III. EQUITABLE ESTOPPEL
Employees argue the trial court erred in finding Employer was not equitably estopped from asserting a statute of limitations defense. We disagree.
"It is axiomatic that an issue cannot be raised for the first time on appeal, but must have been raised to and ruled upon by the trial [court] to be preserved for appellate review." Wilder Corp., 330 S.C. at 76, 497 S.E.2d at 733. "A party cannot for the first time raise an issue by way of a Rule 59(e)[, SCRCP, ] motion which could have been raised at trial." Patterson, 318 S.C. at 185, 456 S.E.2d at 437; see also Stevens & Wilkinson of S.C., Inc., 409 S.C. at 567, 762 S.E.2d at 695 ("[A] party cannot use a Rule 59(e)[, SCRCP, ] motion to advance an issue the party could have raised to the [trial] court prior to judgment, but did not.").
Here, Employees did not raise the issue of equitable estoppel until they filed their motion for reconsideration and new trial.
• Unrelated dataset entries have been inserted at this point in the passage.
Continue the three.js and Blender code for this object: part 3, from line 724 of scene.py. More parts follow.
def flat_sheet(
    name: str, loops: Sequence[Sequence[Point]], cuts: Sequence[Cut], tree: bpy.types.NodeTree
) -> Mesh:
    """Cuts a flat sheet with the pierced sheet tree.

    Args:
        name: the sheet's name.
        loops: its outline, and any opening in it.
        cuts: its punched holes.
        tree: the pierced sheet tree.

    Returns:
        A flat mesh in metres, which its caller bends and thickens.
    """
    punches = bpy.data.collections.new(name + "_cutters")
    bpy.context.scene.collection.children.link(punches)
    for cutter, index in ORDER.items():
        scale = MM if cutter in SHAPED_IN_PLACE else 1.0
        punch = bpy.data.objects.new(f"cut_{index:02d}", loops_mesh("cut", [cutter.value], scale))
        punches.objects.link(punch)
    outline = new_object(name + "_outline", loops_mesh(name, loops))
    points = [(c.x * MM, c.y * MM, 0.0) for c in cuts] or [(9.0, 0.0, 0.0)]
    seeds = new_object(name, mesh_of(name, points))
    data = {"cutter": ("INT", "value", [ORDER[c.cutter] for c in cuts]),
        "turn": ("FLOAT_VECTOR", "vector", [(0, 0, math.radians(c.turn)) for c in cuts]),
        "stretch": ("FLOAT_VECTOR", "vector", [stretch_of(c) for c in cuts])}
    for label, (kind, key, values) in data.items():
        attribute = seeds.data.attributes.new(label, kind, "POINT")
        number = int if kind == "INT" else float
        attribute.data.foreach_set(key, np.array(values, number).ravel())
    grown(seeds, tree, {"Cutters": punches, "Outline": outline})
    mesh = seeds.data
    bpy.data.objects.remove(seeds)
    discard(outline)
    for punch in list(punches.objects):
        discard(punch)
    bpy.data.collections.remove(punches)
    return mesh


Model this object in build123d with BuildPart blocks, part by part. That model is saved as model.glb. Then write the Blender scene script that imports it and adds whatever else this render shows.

See Patterson, 318 S.C. at 185, 456 S.E.2d at 437 ("A party cannot for the first time raise an issue by way of a Rule 59(e)[, SCRCP, ] motion which could have been raised at trial."); Stevens & Wilkinson of S.C., Inc., 409 S.C. at 567, 762 S.E.2d at 695 ("[A] party cannot use a Rule 59(e)[, SCRCP, ] motion to advance an issue the party could have raised to the [trial] court prior to judgment, but did not."). Therefore, we find Employees failed to preserve this issue for appellate review.
CONCLUSION
Accordingly, the order of the trial court is
AFFIRMED.
LOCKEMY, C.J., and SHORT and MCDONALD, JJ., concur.